A recent article on the BBC website reports that discovering income disparities with peers causes unhappiness. Other studies of national levels of happiness indicate that nations with low disparities of wealth are happier, overall, than nations with large wealth disparities. Denmark in particular, is often cited as home to the happiest people on earth and the highest tax rate, a tax rate that insures low wealth disparity. What is it about us humans that makes us happier when there is more uniformity, more collective ownership, and less disparity of rewards for our efforts? As the saying goes, is this nature or nurture?


The answer may be found in Man's Best Friend. A scientist in Vienna ran some behavioral experiments and discovered that dogs stopped cooperating with researchers and began to show signs of distress if they were not offered the same tasty rewards given to other dogs. While typically happy and engaged when all dogs received similar rewards for their efforts, once the rewards were altered to show levels of disparity, the dogs who received less would show bouts of envy, aggression towards other dogs, and would sometimes simply withdraw from the pack. In other words, high levels of wealth disparity with dogs results in an unhappy pack. Some scientists believe a sense of justice could be crucial for social animals and may have played a role in the evolution of cooperation.

Could it be that we humans share this same bit of DNA and that is why we are sad, angry, and sometimes violent when faced with vast disparities of wealth? Do we, like our canine friends, have a deep seated instinct that acknowledges our vulnerability as individuals and our strength as a pack? Should we, as a people, employ measures to insure less wealth disparity in the interests of national happiness and well being?

In the USA, we belive in "Life, Liberty, and the Pursuit of Happiness", but given the realities of the economic model that began with Reagan and continues into today where billionares are bailed out, workers are discarded, and corporate profits are seen as the measure of our sucess, is the pursuit of happiness in America more like the pursuit of fortune in Las Vegas, all image and no substance for the majority with the real fortunes going to the connected insiders?
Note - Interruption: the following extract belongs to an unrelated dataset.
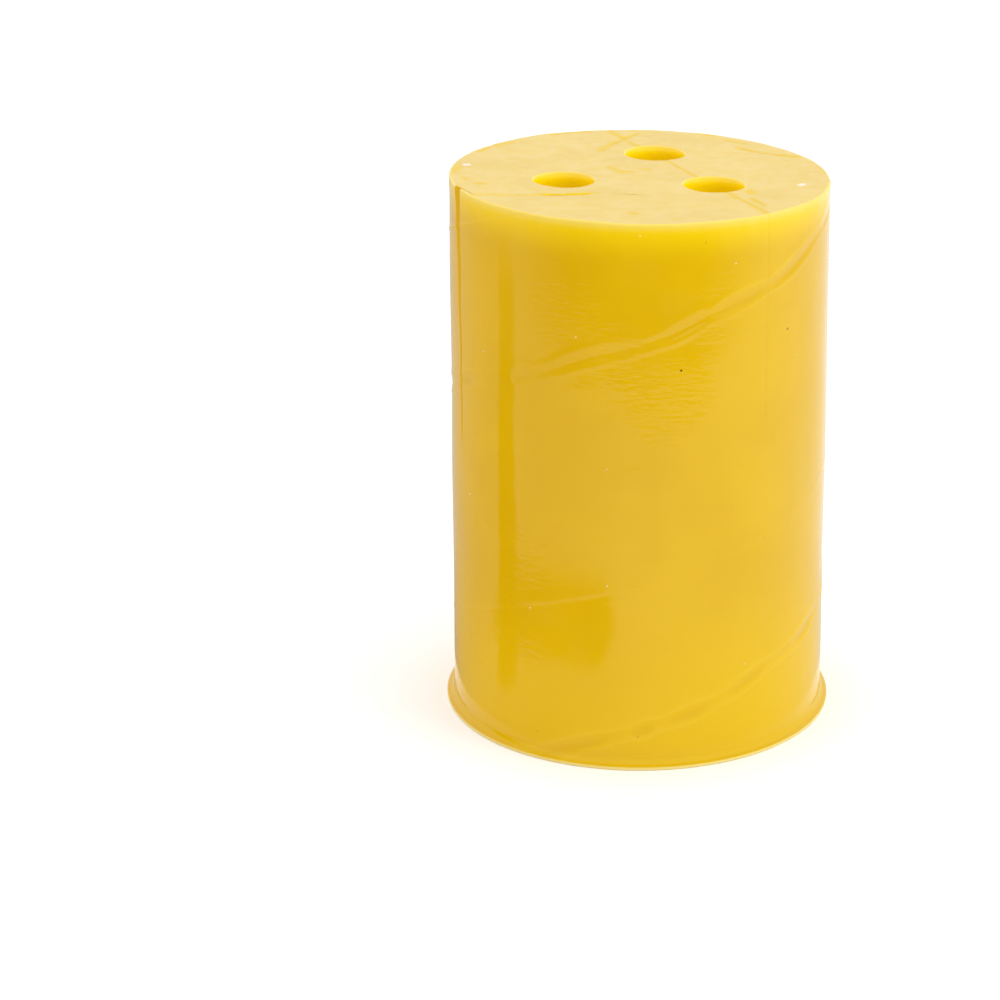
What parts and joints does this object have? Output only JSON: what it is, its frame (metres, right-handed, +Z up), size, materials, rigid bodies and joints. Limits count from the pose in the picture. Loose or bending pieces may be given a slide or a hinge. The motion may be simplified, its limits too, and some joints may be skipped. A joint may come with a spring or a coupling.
{
  "type": "candle mould",
  "caption": "Cylindrical block of flexible rubber with twisted candle cavities, pouring holes in its top face and release slits that let its upper half open.",
  "frame": {"origin": "centre of the base, on the surface that the mould stands on", "axes": "+Z up along the cavities, -Y towards the side with the front flap, +X to the right seen from that side"},
  "size_m": [0.0934, 0.0934, 0.133],
  "materials": {
    "mould_rubber": "cast polyurethane or silicone rubber, translucent honey yellow, glossy wall with the print of a spirally wound tube, paler satin pouring face"
  },
  "bodies": {
    "block": {"base_block": "mould_rubber", "main_half": "mould_rubber"},
    "right_side": {"right_half": "mould_rubber"},
    "flap": {"front_flap": "mould_rubber"}
  },
  "joints": [
    {"name": "right_half_bend", "type": "hinge", "parent": "block", "child": "right_side", "pos_m": [0.04024, 0.01946, 0.067], "axis": [-0.4352, 0.9003, 0], "range_deg": [0, 12], "stiffness_Nm_per_rad": 4},
    {"name": "front_flap_bend", "type": "hinge", "parent": "block", "child": "flap", "pos_m": [-0.0265, -0.03606, 0.09854], "axis": [0.4196, -0.3083, 0.8537], "range_deg": [0, 12], "stiffness_Nm_per_rad": 1}
  ]
}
The wealthy in Ameica will tell you that they worked hard for their money and I have no doubt that they did, in most cases. I will also tell you the some of the hardest working people I know are poor, and yet, they are not getting their fair share of the rewards this country has to offer. This social injustice is causing the same levels of anger, agression, and withdrawl the scientists saw in dogs and there should be no doubt that if we are to bring our nation back to the health, we need to realize that we are a social being and return to an economic model that more justly rewards all who work each day, no matter their rank in the pack.



Salon.com
Comments
In all honesty, I wonder if this experiment was flawed from the outset. Dogs are pack animals, and I think one might expect them to try to curry favor with the pack leader - which in this case, and with their mentality, would be the experimenter providing the choice bits of food. In a typical pack, the leader would take the best bits and leave the rest for the rest of the pack - which would be allocated by pecking order. Those who got none would be "encouraged" to leave and try to find a new pack, or go it alone. They clearly didn't have that option in this setting. So, the view of the pack members who weren't getting any was that this pack leader was deficient, couldn't be challenged (the experimenter didn't live with the pack) and the pack member couldn't strike out on its own. What choice (from the member's POV) but slow starvation? Given that line of reasoning, is there any surprise in the response of the pack members who weren't being "treated equitably"?
:)
If my CEO asks me to take one more pay cut, one more increase in premiums, I'm busting into his mansion and am carrying out some priceless artwork.
Another well-reasoned, clearly written post FC. You need a wider audience.
Have you read Tony Judt's "Ill Fares the Land?" I haven't finished it yet, but it touches on some of the stuff you mentioned, connecting a huge variety of social ills to glaring gaps in wealth.
Anyway, thanks for an excellent post! You are one of my favorite writers on OS!